L'Isis è ancora qui Non si abbassa la guardia contro gli jihadisti

L'Isis è ancora qui Non si abbassa la guardia contro gli jihadisti

Dalla strage di Manchester sono passati poco più di due mesi. E da allora non tutto è filato liscio. Un aspirante terrorista si è fatto esplodere sugli Champs-Élysées, un altro si è fatto saltare alla stazione di Bruxelles, mentre anche da noi si è diffusa la moda di accoltellare i poliziotti al grido di «Allah Akbar». Eppure per quella strana, quanto straordinaria, capacità d'adattamento umana chiamata assuefazione ci siamo convinti che tutto vada per il meglio, che la guerra al terrorismo sia quasi vinta. La mancata strage di soldati alla periferia di Parigi ci richiama alla realtà. Ci fa capire, una volta di più, che le batoste subite dal Califfato a Mosul e Raqqa ben difficilmente segneranno la sconfitta del terrorismo islamico. Quella vittorie rappresentano solo la disfatta della versione simmetrica e territoriale di un'organizzazione che ha avuto la

presunzione di erigersi a Stato. Ma accanto a quella dimensione ne esistono almeno altre tre che sopravvivono e continuano a minacciarci. C'è innanzitutto la dimensione asimmetrica, tipica di ogni organizzazione convinta di poter seminare il terrore nascondendosi nelle pieghe delle nostre società. Questa dimensione si annida oggi nelle nostre città e nelle nostre periferie. È rappresentata in Francia, Belgio, Inghilterra, Germania, e in tante altre nazioni europee, da quei musulmani di seconda, terza o quarta generazione che si sentono estranei alla nostra cultura e sono pronti a combatterci nel nome dell'islam radicale e jihadista. In Italia trova, e troverà, sempre più spazio tra quegli immigrati che - nonostante le utopie di un'accoglienza a tutti i costi - sarà impossibile integrare. Per combattere la manifestazione asimmetrica del terrore dobbiamo far piazza pulita di tutti quei seminatori d'odio che si annidano nelle comunità musulmane e tentano di trasformarle in comunità separate dove non vale la legge dello Stato, ma quella del Corano. Ma neanche questo basta. Come dimostra la propaganda dell'Isis la versione virtuale del terrore, diffusa attraverso internet e i social media, è capace di sedurre e trasformare in potenziali terroristi anche dei ragazzini confinati nella tranquillità, apparentemente inviolabile, delle loro camerette. Per vincere anche sul fronte «virtuale» gli Stati, Italia compresa, devono imporre le proprie regole alle multinazionali di Internet costringendo Google, e tutti gli altri, a rinunciare ai guadagni accumulati grazie ai milioni di clic realizzati dai messaggi dell'odio diffusi su piattaforme come Youtube e Facebook. Ma anche questo non basterà.

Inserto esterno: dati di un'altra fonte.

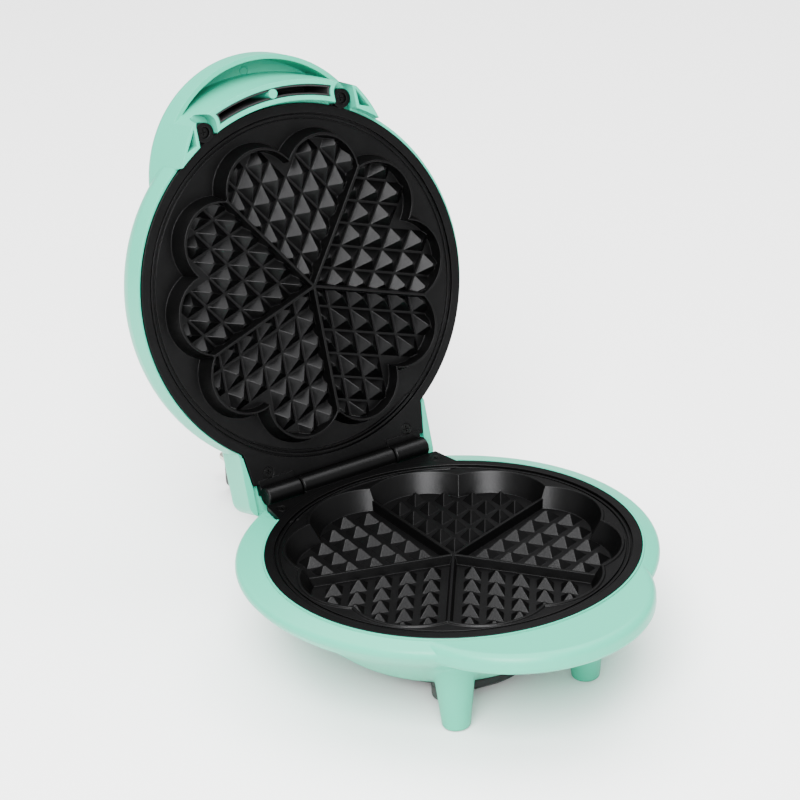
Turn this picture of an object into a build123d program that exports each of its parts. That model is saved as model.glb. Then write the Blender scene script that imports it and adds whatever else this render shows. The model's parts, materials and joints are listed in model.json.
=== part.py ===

Fin quando i terroristi potranno contare sui finanziamenti provenienti dai circuiti bancari di Arabia Saudita e Qatar, fino a quando continueremo ad illuderci di avere come alleati nazioni dove la religione di Stato è quel culto wahabita dell'islam perseguito anche dai militanti di Isis e Al Qaida la sconfitta del terrore islamista resterà una lontana utopia.